Which brings me to another suggestion :wink:
Would it be possible to use external models (written in Keras, Tensorflow,…) into prodigy?

Hi Raphael!

Excited to have you trying Prodigy :slight_smile: . We’ll take care of those install/setup warts, thanks a lot for the feedback.

About the text classifier: Prodigy doesn’t really use any of the pre-trained components for the text classification at the moment, except perhaps sentence segmentation. You should therefore be fine to give it a blank model. We should have a mode where this is created for you, but in the meantime you could do:


import spacy

nlp = spacy.blank('fr')
nlp.to_disk('/tmp/fr')

This will write out a spaCy model with the correct directory structure (the spacy.blank() function is new — it’s the twin of spacy.load(); it just gives you an nlp object with the language code.)

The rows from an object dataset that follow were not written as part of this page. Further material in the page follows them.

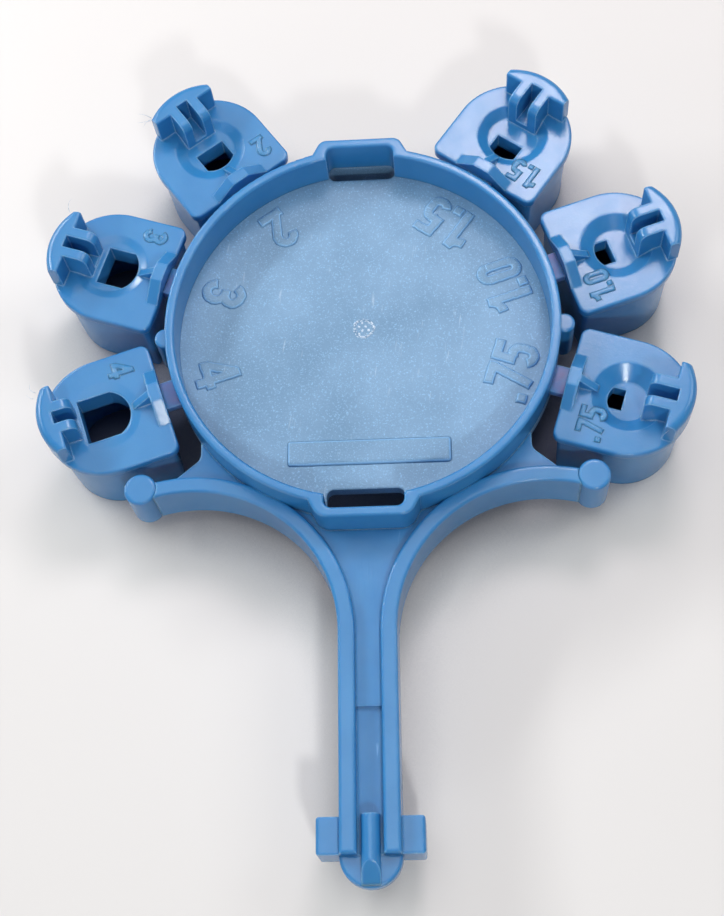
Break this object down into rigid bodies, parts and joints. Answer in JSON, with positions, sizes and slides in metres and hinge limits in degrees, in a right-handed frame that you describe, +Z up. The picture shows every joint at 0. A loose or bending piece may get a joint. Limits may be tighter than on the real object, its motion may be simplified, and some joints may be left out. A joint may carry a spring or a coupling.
{
  "type": "sprinkler nozzle rack",
  "caption": "Moulded rack of break-off sprinkler nozzles: a shallow round pan on a T-shaped pull-up handle, with sized nozzles fanned round it on small gates.",
  "frame": {"origin": "centre of the pan's flat underside", "axes": "+Z up out of the pan, +Y away from the handle, +X to the right with the pan facing the viewer and the handle below"},
  "size_m": [0.0686, 0.0881, 0.0136],
  "materials": {
    "blue_plastic": "satin moulded acetal with glossy edges",
    "textured_blue": "fine spark-eroded texture"
  },
  "bodies": {
    "rack": {"pan_floor": "textured_blue", "pan_rim": "blue_plastic", "stem_web": "blue_plastic", "key_tip": "blue_plastic", "key_spine": "blue_plastic", "left_rim_peg": "blue_plastic", "left_handle_rib": "blue_plastic", "left_horn_knob": "blue_plastic", "left_gusset": "blue_plastic", "left_key_lug": "blue_plastic", "right_rim_peg": "blue_plastic", "right_handle_rib": "blue_plastic", "right_horn_knob": "blue_plastic", "right_gusset": "blue_plastic", "right_key_lug": "blue_plastic", "gate_4": "blue_plastic", "gate_3": "blue_plastic", "gate_2": "blue_plastic", "gate_1_5": "blue_plastic", "gate_1_0": "blue_plastic", "gate_0_75": "blue_plastic"},
    "nozzle_4": {"nozzle_4": "blue_plastic"},
    "nozzle_3": {"nozzle_3": "blue_plastic"},
    "nozzle_2": {"nozzle_2": "blue_plastic"},
    "nozzle_1_5": {"nozzle_1_5": "blue_plastic"},
    "nozzle_1_0": {"nozzle_1_0": "blue_plastic"},
    "nozzle_0_75": {"nozzle_0_75": "blue_plastic"}
  },
  "joints": [
    {"name": "nozzle_4_pull", "type": "slide", "parent": "rack", "child": "nozzle_4", "axis": [-0.9511, -0.309, 0], "range_m": [0, 0.015]},
    {"name": "nozzle_3_pull", "type": "slide", "parent": "rack", "child": "nozzle_3", "axis": [-0.9511, 0.309, 0], "range_m": [0, 0.015]},
    {"name": "nozzle_2_pull", "type": "slide", "parent": "rack", "child": "nozzle_2", "axis": [-0.5878, 0.809, 0], "range_m": [0, 0.015]},
    {"name": "nozzle_1_5_pull", "type": "slide", "parent": "rack", "child": "nozzle_1_5", "axis": [0.5878, 0.809, 0], "range_m": [0, 0.015]},
    {"name": "nozzle_1_0_pull", "type": "slide", "parent": "rack", "child": "nozzle_1_0", "axis": [0.9511, 0.309, 0], "range_m": [0, 0.015]},
    {"name": "nozzle_0_75_pull", "type": "slide", "parent": "rack", "child": "nozzle_0_75", "axis": [0.9511, -0.309, 0], "range_m": [0, 0.015]}
  ]
}
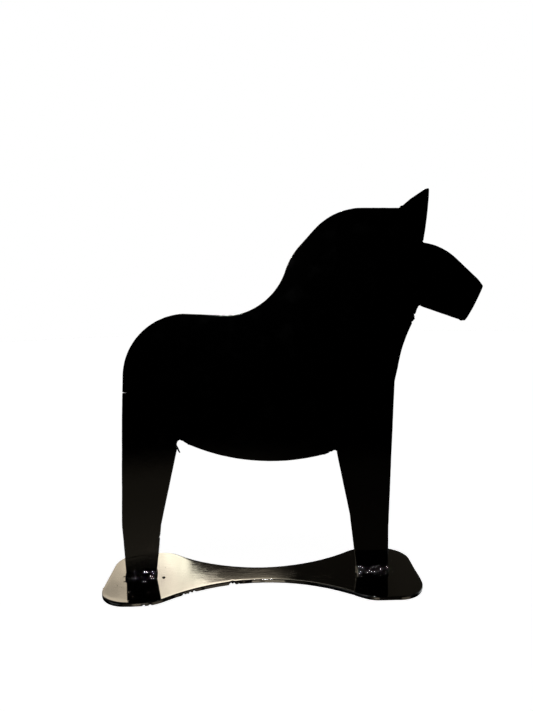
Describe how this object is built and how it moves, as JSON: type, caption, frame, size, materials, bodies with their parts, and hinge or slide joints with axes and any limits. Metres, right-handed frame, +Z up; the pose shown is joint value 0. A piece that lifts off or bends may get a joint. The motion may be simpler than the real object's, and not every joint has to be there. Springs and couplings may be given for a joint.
{
  "type": "dala horse",
  "caption": "Flat steel horse silhouette standing on edge, welded at both feet to a waisted flat base plate, gloss black.",
  "frame": {"origin": "middle of the base plate's underside, which is the surface the horse stands on", "axes": "+X along the base, the way the horse faces; +Y away from its near side, across the plates; +Z up"},
  "size_m": [0.3002, 0.0784, 0.3075],
  "materials": {
    "gloss_black_enamel": "gloss enamel over cut steel plate",
    "enamelled_weld": "gloss enamel over rippled weld metal"
  },
  "bodies": {
    "root": {"base_plate": "gloss_black_enamel", "horse_plate": "gloss_black_enamel", "hind_foot_weld_front": "enamelled_weld", "hind_foot_weld_back": "enamelled_weld", "fore_foot_weld_front": "enamelled_weld", "fore_foot_weld_back": "enamelled_weld"}
  },
  "joints": []
}
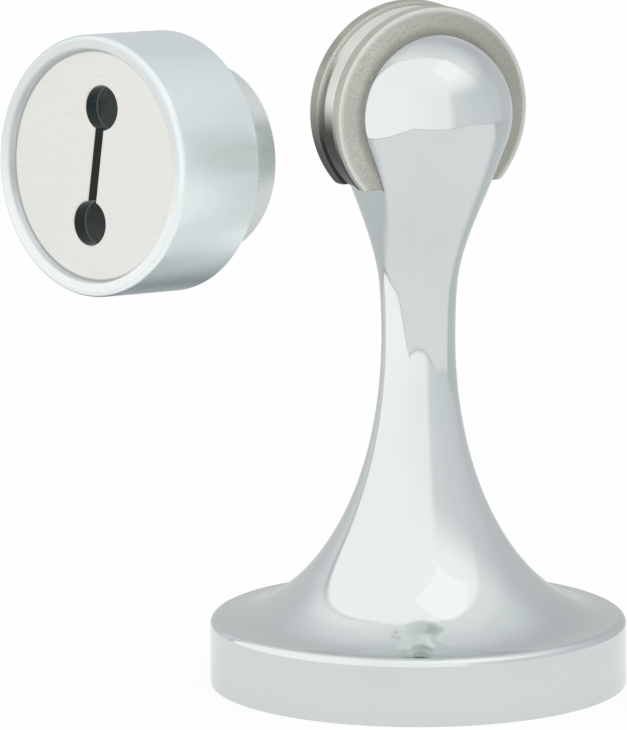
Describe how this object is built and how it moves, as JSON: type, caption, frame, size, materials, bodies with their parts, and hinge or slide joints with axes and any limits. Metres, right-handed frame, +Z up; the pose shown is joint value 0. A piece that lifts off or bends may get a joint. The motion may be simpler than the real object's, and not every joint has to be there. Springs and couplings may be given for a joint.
{
  "type": "floor door holder",
  "caption": "Magnetic door holder: a chromed floor post whose ball head clamps a magnet between two steel plates, and a round sprung catch for the door.",
  "frame": {"origin": "centre of the stand's underside, on the floor", "axes": "+Z up along the post; the pole plates stand in the XZ plane and the post's front looks along -Y"},
  "size_m": [0.0667, 0.0651, 0.0856],
  "materials": {
    "chrome_casting": "mirror chrome plating on a die casting",
    "chrome_cup": "mirror chrome plating",
    "pole_steel": "matte bead-blasted steel",
    "magnet_nickel": "nickel-plated magnet, polished",
    "screw_steel": "zinc-plated steel",
    "plate_steel": "zinc-plated sheet steel",
    "brushed_strike": "finely brushed, bright",
    "spring_steel": "spring wire",
    "buffer_rubber": "matte black rubber",
    "base_steel": "satin steel"
  },
  "bodies": {
    "holder": {"post": "chrome_casting", "front_pole_plate": "pole_steel", "rear_pole_plate": "pole_steel", "head_magnet": "magnet_nickel", "head_screw": "screw_steel", "floor_plate": "plate_steel", "floor_stud": "screw_steel", "catch_cup": "chrome_cup", "catch_spring": "spring_steel", "buffer_sleeve": "buffer_rubber", "cup_back": "plate_steel", "door_base": "base_steel"},
    "strike": {"strike_disc": "brushed_strike"}
  },
  "joints": [
    {"name": "strike_travel", "type": "slide", "parent": "holder", "child": "strike", "axis": [0.9499, 0.305, -0.068], "range_m": [0, 0.002], "stiffness_N_per_m": 400, "springref_m": -0.003, "deforming": ["catch_spring"]}
  ]
}
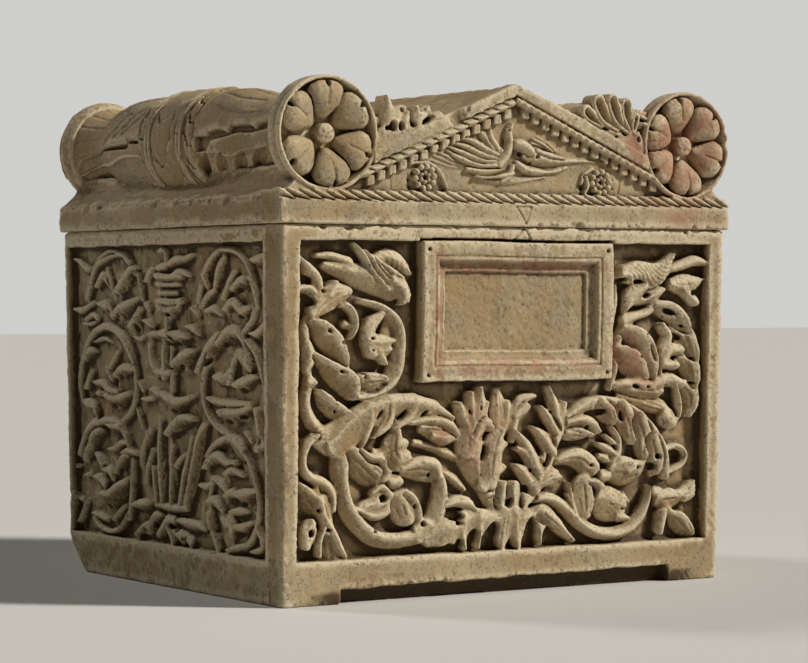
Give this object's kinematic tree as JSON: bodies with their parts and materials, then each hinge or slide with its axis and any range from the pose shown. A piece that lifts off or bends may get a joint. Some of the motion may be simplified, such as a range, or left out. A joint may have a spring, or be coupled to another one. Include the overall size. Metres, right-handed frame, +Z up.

We’ve just been putting the finishing touches on support for longer texts in the text classifier. The strategy is to segment the text into sentences, and then ask you about the sentence it finds most relevant. For now, the short text classifier should already be working well.

You can also use Prodigy with models from other libraries. We’re still working on the examples for this, but if you want to start tinkering, there are two places you could put the model:

  1. Inside the (brand new) spaCy TextCategorizer class. Implementation is here: https://github.com/explosion/spaCy/blob/develop/spacy/pipeline.pyx#L538 . You could pass in a model as the model keyword arg on initialization, or subclass and override the Model method.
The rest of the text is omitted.